Springfield, OH – Several people were taken to Adena Regional Medical Center from a Schrake Road home for carbon monoxide poisoning late Thursday afternoon.
Springfield Fire Chief Tim Karshner said the people were taken to the hospital to be checked.
“I don’t have information on their condition,” he said.
Scanner traffic indicated all six people were conscious but exhibiting symptoms of carbon monoxide poisoning. Further information on the condition of the group was not available. Adena reported no unusual conditions through the emergency department during the winter storm this week.
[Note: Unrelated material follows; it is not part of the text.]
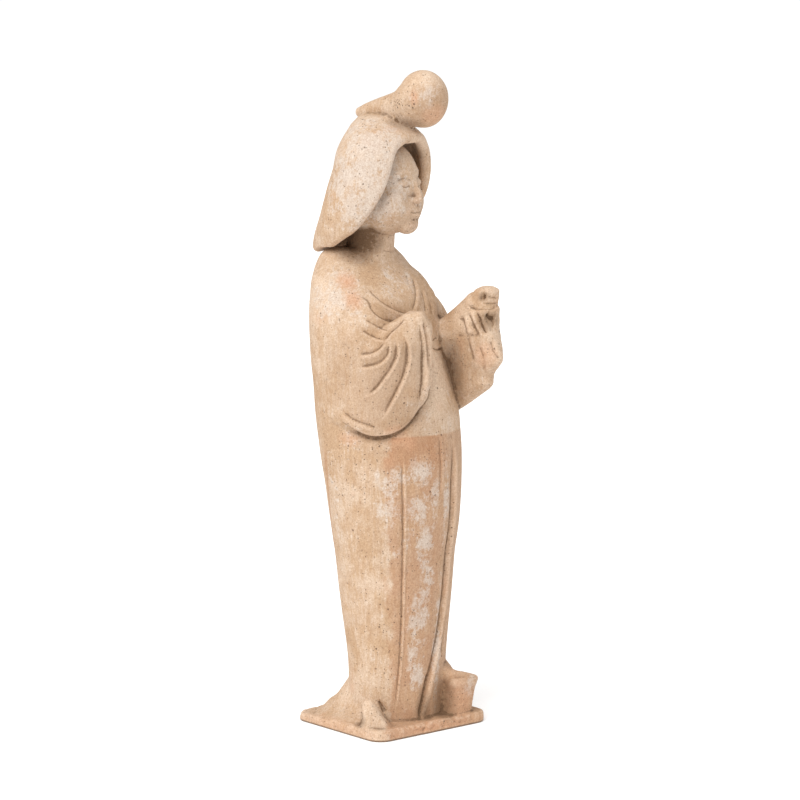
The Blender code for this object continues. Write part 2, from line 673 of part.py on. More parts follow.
def hood(clay, place):
    """The hair as a thick sheet over the head, cut away from temple to nape with a rolled edge."""
    along = np.arange(181.0)
    edge = spline(HAIR_RIM, along)[:, 1]
    slope = np.gradient(edge, np.radians(along) * HAIR_REACH)
    inset = HAIR_ROLL / np.hypot(1.0, slope)
    middle = np.degrees(-slope * inset / HAIR_REACH) + along
    edge = edge + inset
    turns = np.linspace(-180.0, 180.0, SEGMENTS, endpoint=False)
    rim = np.interp(np.abs(turns), middle, edge)
    crown = HAIR[-1][0]
    rows = [
        on_hair(turns, rim + (crown - rim) * math.sin(share * math.pi / 2))
        for share in np.linspace(0.0, 1.0, HOOD_RINGS)
    ]
    sheet = bmesh.new()
    skin(sheet, rows, place, closed=False)
    bmesh.ops.recalc_face_normals(sheet, faces=sheet.faces)
    bmesh.ops.solidify(sheet, geom=sheet.faces[:], thickness=HAIR_THICKNESS)
    mesh = bpy.data.meshes.new("hood")
    sheet.to_mesh(mesh)
    sheet.free()
    clay.from_mesh(mesh)
    bpy.data.meshes.remove(mesh)
    for side in (1, -1):
        roll = on_hair(side * middle[::ROLL_STEP], edge[::ROLL_STEP], HAIR_THICKNESS / 2)
        limb(clay, [(*point, HAIR_ROLL) for point in roll], place)


def head_mass():
    """Neck, head, hair and topknot."""
    place = Matrix.Translation(NECK_FOOT) @ Matrix.Rotation(HEAD_TURN, 4, "Z")
    clay = bmesh.new()
    limb(clay, NECK, place)
    ball(clay, *SKULL, place)
    ball(clay, *HAIR_FILL, place)
    ball(clay, *JAW, place)
    ball(clay, *CHIN, place)
    for side in (place, place @ Matrix.Scale(-1.0, 4, (1.0, 0.0, 0.0))):
        for mass in (CHEEK, EYE, NOSTRIL):
            ball(clay, *mass, side)
        for bar in (UPPER_LIP, LOWER_LIP):
            limb(clay, bar, side)
    limb(clay, NOSE, place)
    hood(clay, place)
    limb(clay, TOPKNOT, place)
    ball(clay, *TOPKNOT_BALL, place)
    return fuse(clay, CLAY_GRAIN, HEAD_RUBS)


def figure():
    """The whole figure as one skin in sculptor's units."""
    clay = bmesh.new()
    for mesh in (draped_mass(), head_mass()):
        clay.from_mesh(mesh)
    loft(clay, FIST, square=3.2)
    loft(clay, NEAR_TOE, Matrix.Rotation(SLEEVE_FACING, 4, "Z"), square=2.4)
    loft(clay, FAR_TOE, square=3.0)
    limb(clay, TOE_FLARE)
    limb(clay, FAR_INSTEP)
    limb(clay, NEAR_INSTEP)
    mesh = fuse(clay, CLAY_GRAIN, FIGURE_RUBS)
    nudge(mesh, NUDGED)
    rub(mesh, RUBBED)
    carve(mesh, (
        (from_three_quarters, VIEW_FOLDS),
        (round_the_robe, wrapped(SKIRT_FOLDS)),
        (front_of_face, FACE_LINES),
    ))
    return mesh


def rise(edge):
    return abs(edge.verts[0].co.z - edge.verts[1].co.z)


def slab():
    """Rounded rectangular base slab, resting on its underside."""
    plate = bmesh.new()
    size = Matrix.Diagonal((SLAB_WIDTH, SLAB_DEPTH, SLAB_THICKNESS, 1.0))
    lift = Matrix.Translation((0.0, 0.0, SLAB_THICKNESS / 2))
    bmesh.ops.create_cube(plate, size=1.0, matrix=lift @ size)
    upright = [edge for edge in plate.edges if rise(edge) > SLAB_THICKNESS / 2]
    bmesh.ops.bevel(plate, geom=upright, offset=SLAB_CORNER_RADIUS, segments=8, profile=0.5, affect="EDGES")
    rims = [edge for edge in plate.edges if rise(edge) < SLAB_EDGE_ROUNDING]
    bmesh.ops.bevel(plate, geom=rims, offset=SLAB_EDGE_ROUNDING, segments=2, profile=0.5, affect="EDGES")
    mesh = bpy.data.meshes.new("slab")
    plate.to_mesh(mesh)
    plate.free()
    return mesh


def clay_material():
    material = bpy.data.materials.new("fired clay")
    material.use_nodes = True
    shader = material.node_tree.nodes["Principled BSDF"]
    shader.inputs["Base Color"].default_value = CLAY_COLOUR
    shader.inputs["Roughness"].default_value = CLAY_ROUGHNESS
    return material


def main():
    for thing in list(bpy.data.objects):
        bpy.data.objects.remove(thing)
    body = figure()
    body.transform(Matrix.Translation((0.0, 0.0, SLAB_THICKNESS)) @ Matrix.Scale(UNIT, 4))
    body.calc_loop_triangles()
    lady = bpy.data.objects.new("court_lady", body)
    base = bpy.data.objects.new("slab", slab())
    for thing in (lady, base):
        bpy.context.scene.collection.objects.link(thing)
    base.hide_render = True
    base.display_type = "WIRE"
    thin = lady.modifiers.new("Decimate", "DECIMATE")
    thin.ratio = FIGURE_TRIANGLES / len(body.loop_triangles)
    join = lady.modifiers.new("Slab", "BOOLEAN")
    join.operation = "UNION"
    join.object = base
    body.materials.clear()
    body.materials.append(clay_material())
    for polygon in body.polygons:
        polygon.use_smooth = True


if __name__ == "__main__":
    main()
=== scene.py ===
"""Pottery court lady: the finely worked clay, its finish, and a plain studio round it.

The forms are written in sculptor's units, one unit being a millimetre at the figure height
given here, counted up from the top face of the slab.  The figure faces -Y.
"""

import math

import bmesh
import bpy
import numpy as np
from bpy.props import FloatProperty, FloatVectorProperty, IntProperty, PointerProperty
from mathutils import Matrix, Vector


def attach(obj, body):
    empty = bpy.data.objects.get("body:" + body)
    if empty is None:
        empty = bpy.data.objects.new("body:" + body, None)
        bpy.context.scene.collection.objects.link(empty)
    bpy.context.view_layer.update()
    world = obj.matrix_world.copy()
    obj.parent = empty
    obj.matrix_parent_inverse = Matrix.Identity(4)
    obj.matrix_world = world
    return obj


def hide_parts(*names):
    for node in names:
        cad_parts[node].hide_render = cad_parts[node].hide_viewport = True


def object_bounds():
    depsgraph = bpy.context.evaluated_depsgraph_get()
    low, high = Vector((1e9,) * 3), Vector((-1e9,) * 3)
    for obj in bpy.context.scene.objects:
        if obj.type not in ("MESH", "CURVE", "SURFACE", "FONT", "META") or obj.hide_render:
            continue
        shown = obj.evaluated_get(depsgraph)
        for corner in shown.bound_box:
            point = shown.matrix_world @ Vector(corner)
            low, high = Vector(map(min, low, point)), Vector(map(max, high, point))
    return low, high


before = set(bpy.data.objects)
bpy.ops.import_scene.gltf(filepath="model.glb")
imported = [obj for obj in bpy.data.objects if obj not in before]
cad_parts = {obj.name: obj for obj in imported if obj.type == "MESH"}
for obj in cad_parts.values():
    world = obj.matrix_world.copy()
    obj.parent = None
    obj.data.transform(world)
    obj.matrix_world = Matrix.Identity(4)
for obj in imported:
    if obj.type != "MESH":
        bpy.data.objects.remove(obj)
CAD_LOW, CAD_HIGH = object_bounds()

bl_info = {
    "name": "Pottery court lady",
    "version": (1, 0, 0),
    "blender": (4, 5, 0),
    "location": "3D View > Sidebar > Court lady",
    "description": "Models a robed lady in unglazed pottery on her slab base",
    "category": "Add Mesh",
}

# The figure's height in sculptor's units, and a millimetre

UNITS_HIGH = 363.5
MM = 0.001

# Rounding of the slab's top and bottom edges, and how far a rim's points may lie off its level

SLAB_ROUNDING = 2.0
SLAB_FOOT_ROUNDING = 0.9
SAME_LEVEL = 0.1

# How finely the forms and the lines of their folds are cut before they are pressed together

SEGMENTS = 96
RINGS = 90
ROBE_RINGS = 140
HOOD_RINGS = 60
BALL_CUTS = 5
BAR_CUTS = 10
CORNER_CUTS = 12
EDGE_CUTS = 5
FOLD_CUTS = 40

# How square the ovals of each form are, 2 being a plain oval

ROBE_SQUARE = 2.1
TRAIN_SQUARE = 3.0
NEAR_SLEEVE_SQUARE = 2.8
FAR_SLEEVE_SQUARE = 2.4
FIST_SQUARE = 3.2
NEAR_TOE_SQUARE = 2.4
FAR_TOE_SQUARE = 3.0

# How hard one smoothing pass rubs, and the passes once all masses are pressed together

RUB_STRENGTH = 0.5
LAST_RUBS = 2

# Share of a fold's length over which it fades out, where fading stops, how pointed its bottom is

FOLD_TAPER = 0.18
FOLD_END = 0.1
FOLD_POINT = 1.4

# How far from a fold's line its crest stands and its last trace ends, in widths of its side

CREST_OFFSET = 2.0
FOLD_REACH = 4

# How the depth of a fold fades where the skin turns away, and from the face to the hair

VIEW_FADE = 2.5
ROUND_FADE = 2.0
FACE_BACK = -18.0
FACE_BLEND = 4.0

# Turn of the near sleeve, which is modelled face on, and how far its two ends bend back

SLEEVE_FACING = math.radians(-50.0)
SLEEVE_BEND = (0.0165, 0.0105)

# Three quarters and a little above, from where the folds of chest and sleeves are laid out

VIEW_TURN = math.radians(-40.0)
VIEW_DROP = 0.14

# Turn of the head to its left, and where its neck stands

HEAD_TURN = math.radians(20.0)
NECK_FOOT = (-1.0, 17.0, 0.0)

# Robe and torso, from hem to shoulders: height, centre x and y, half width, half depth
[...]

While power and heat is out, many are turning to kerosene heaters and other heat-source alternatives, but it is important to be careful. Carbon monoxide is produced whenever any fuel such as gas, oil, kerosene, wood or charcoal is burned. At high levels, the U.S. Environmental Protection Agency reports carbon monoxide can kill a person in minutes, but if appliances that burn fuel are maintained and used properly, the amount of carbon monoxide produced usually is not hazardous.
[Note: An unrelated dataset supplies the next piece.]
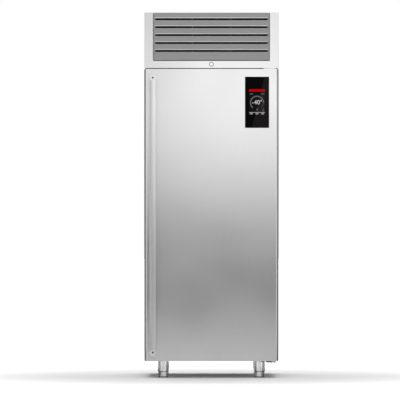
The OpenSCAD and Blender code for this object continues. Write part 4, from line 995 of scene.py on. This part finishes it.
def floor_paper(name):
    """Studio floor, matt white paper: it keeps the machine's shadow and runs out into the white beyond."""
    material, tree, shader, where = surface(name, **{"Roughness": 0.9, "Specular IOR Level": 0.0})
    tone = list(colours().floor)
    paper = add_node(tree, "ShaderNodeTexNoise", {"Vector": where, "Scale": 3.0}).outputs["Fac"]
    tones = {"Factor": paper, "A": rgba([c * 0.99 for c in tone]), "B": rgba(tone)}
    mixed = add_node(tree, "ShaderNodeMix", tones, data_type="RGBA")
    away = add_node(tree, "ShaderNodeVectorMath", {0: where}, operation="LENGTH").outputs["Value"]
    ends = {"Value": away, "From Min": WHITE_FROM, "From Max": WHITE_BY, "To Min": 0.04, "To Max": 1.0}
    lift = add_node(tree, "ShaderNodeMapRange", ends, interpolation_type="SMOOTHSTEP").outputs["Result"]
    seen = add_node(tree, "ShaderNodeMath", {0: lift, 1: seen_rays(tree)}, operation="MULTIPLY").outputs[0]
    shader.inputs["Emission Color"].default_value = WHITE
    tree.links.new(mixed.outputs["Result"], shader.inputs["Base Color"])
    tree.links.new(seen, shader.inputs["Emission Strength"])
    return material


def flag_felt(name):
    """Felt of the flags beside the machine: dark grey, dull, with its fibres clouded."""
    material, tree, shader, where = surface(name, **{"Roughness": 1.0, "Specular IOR Level": 0.0})
    nap = add_node(tree, "ShaderNodeTexNoise", {"Vector": where, "Scale": 40.0}).outputs["Fac"]
    tones = {"Factor": nap, "A": rgba("#2a2a2a"), "B": rgba("#363636")}
    felt = add_node(tree, "ShaderNodeMix", tones, data_type="RGBA")
    tree.links.new(felt.outputs["Result"], shader.inputs["Base Color"])
    return material


def staged(name, bm, material):
    """A piece of the studio."""
    mesh = bpy.data.meshes.new(name)
    bm.to_mesh(mesh)
    bm.free()
    thing = bpy.data.objects.new(name, mesh)
    bpy.context.scene.collection.objects.link(thing)
    mesh.materials.append(material)
    return thing


class CHILLER_OT_studio(bpy.types.Operator):
    """Sets up the floor, the white background, the softboxes, the lamps and the camera"""

    bl_idname = "chiller.studio"
    bl_label = "Studio"

    def execute(self, context):
        bm = bmesh.new()
        bmesh.ops.create_grid(bm, x_segments=1, y_segments=1, size=60)
        staged("studio_floor", bm, floor_paper("studio_paper_white"))
        self.softboxes()
        self.lamps(context)
        self.background(context)
        self.camera(context)
        return {"FINISHED"}

    def softboxes(self):
        """Four upright softboxes around the machine and a dark flag on the floor at each side of it. They are
        seen only in reflections."""
        reach, seen_only_in_gloss = sizes().softbox_distance, []
        for name, turn, glows, level in (
            ("front", 0, FRONT_GLOW, 1.0), ("right", 90, SIDE_GLOW, 0.9), ("back", 180, SIDE_GLOW, 0.8),
            ("left", 270, SIDE_GLOW, 0.9),
        ):
            bm = bmesh.new()
            block(bm, (-SOFTBOX_HALF, -reach - 0.01, 0.0), (SOFTBOX_HALF, -reach, SOFTBOX_TOP))
            turned = Matrix.Rotation(math.radians(turn), 3, "Z")
            bmesh.ops.rotate(bm, verts=bm.verts, cent=(0, 0, 0), matrix=turned)
            glow = cloth("softbox_cloth_" + name, glows, level, name == "front")
            seen_only_in_gloss.append(staged("softbox_" + name, bm, glow))
        felt = flag_felt("studio_flag_felt")
        for name, side in (("flag_left", -1), ("flag_right", 1)):
            bm = bmesh.new()
            edges = sorted(side * x for x in FLAG_X)
            block(bm, (edges[0], FLAG_Y[0], 0.001), (edges[1], FLAG_Y[1], 0.002))
            seen_only_in_gloss.append(staged(name, bm, felt))
        for thing in seen_only_in_gloss:
            thing.visible_camera = thing.visible_diffuse = False
            thing.visible_transmission = thing.visible_shadow = False

    def lamps(self, context):
        """A wide lamp above the machine for its shadow, and a low one in front for its face."""
        for name, place, aim, size, power in (
            ("lamp_above", (0, 0.6, 3.4), (0, 0.6, 0), 3.4, 85),
            ("lamp_front", (0, -6.0, 1.4), (0, 0, 1.1), 3.0, 70),
        ):
            lamp = bpy.data.lights.new(name, "AREA")
            lamp.size = size
            lamp.energy = power
            thing = bpy.data.objects.new(name, lamp)
            thing.location = place
            thing.rotation_euler = (Vector(aim) - Vector(place)).to_track_quat("-Z", "Y").to_euler()
            context.scene.collection.objects.link(thing)
            thing.visible_glossy = False

    def background(self, context):
        """White where the camera, a reflection or glass sees it, and else soft light, stronger from above."""
        world = bpy.data.worlds.new("studio_world")
        context.scene.world = world
        world.use_nodes = True
        tree = world.node_tree
        tree.nodes.clear()
        direction = add_node(tree, "ShaderNodeTexCoord").outputs["Generated"]
        up = add_node(tree, "ShaderNodeSeparateXYZ", {"Vector": direction}).outputs["Z"]
        ends = {"From Min": 0.0, "From Max": 1.0, "To Min": 0.35, "To Max": 0.5}
        fill = add_node(tree, "ShaderNodeMapRange", {"Value": up, **ends}).outputs["Result"]
        soft = add_node(tree, "ShaderNodeBackground", {"Color": WHITE, "Strength": fill}).outputs[0]
        white = add_node(tree, "ShaderNodeBackground", {"Color": WHITE, "Strength": 1.0}).outputs[0]
        both = add_node(tree, "ShaderNodeMixShader", {0: seen_rays(tree), 1: soft, 2: white})
        add_node(tree, "ShaderNodeOutputWorld", {"Surface": both.outputs[0]})

    def camera(self, context):
        """A level camera on a very long lens, straight in front, with the photograph's frame."""
        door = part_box("door_outer_skin")[0].y
        distance = sizes().camera_distance
        lens = bpy.data.cameras.new("camera")
        lens.sensor_width = SENSOR
        lens.lens = SENSOR * (distance + door) / (IMAGE * PIXEL)
        lens.clip_start, lens.clip_end = 1, 200
        camera = bpy.data.objects.new("camera", lens)
        camera.location = (across(IMAGE / 2), -distance, above(IMAGE / 2))
        camera.rotation_euler = (math.radians(90), 0, 0)
        context.scene.collection.objects.link(camera)
        context.scene.camera = camera
        context.scene.view_settings.view_transform = "Standard"


class CHILLER_PT_panel(bpy.types.Panel):
    """The machine's sizes, colours and steps"""

    bl_label = "Blast Chiller"
    bl_idname = "CHILLER_PT_panel"
    bl_space_type = "VIEW_3D"
    bl_region_type = "UI"
    bl_category = "Blast Chiller"

    def draw(self, context):
        layout = self.layout
        for settings in (context.scene.chiller_sizes, context.scene.chiller_colours):
            for name in settings.__annotations__:
                layout.prop(settings, name)
        for operator in OPERATORS:
            layout.operator(operator.bl_idname)


OPERATORS = (
    CHILLER_OT_finishes, CHILLER_OT_display, CHILLER_OT_door, CHILLER_OT_trims, CHILLER_OT_feet,
    CHILLER_OT_machinery, CHILLER_OT_casing, CHILLER_OT_studio,
)
CLASSES = (ChillerSizes, ChillerColours, *OPERATORS, CHILLER_PT_panel)


def register():
    for item in CLASSES:
        bpy.utils.register_class(item)
    bpy.types.Scene.chiller_sizes = bpy.props.PointerProperty(type=ChillerSizes)
    bpy.types.Scene.chiller_colours = bpy.props.PointerProperty(type=ChillerColours)


def unregister():
    del bpy.types.Scene.chiller_colours
    del bpy.types.Scene.chiller_sizes
    for item in reversed(CLASSES):
        bpy.utils.unregister_class(item)


def main():
    register()
    for operator in OPERATORS:
        group, name = operator.bl_idname.split(".")
        getattr(getattr(bpy.ops, group), name)()


if __name__ == "__main__":
    main()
Fetuses, infants, elderly people and people with anemia or with a history of heart or respiratory disease can be especially susceptible.
Symptoms of moderate levels of carbon monoxide poisoning include severe headaches, dizziness, confusion, nausea or faintness, while low levels can cause shortness of breath, mild nausea and mild headaches. Long-term exposure at moderate levels can be deadly, while long-term exposure to low levels may have longer-term effects on a person’s health, according to the EPA.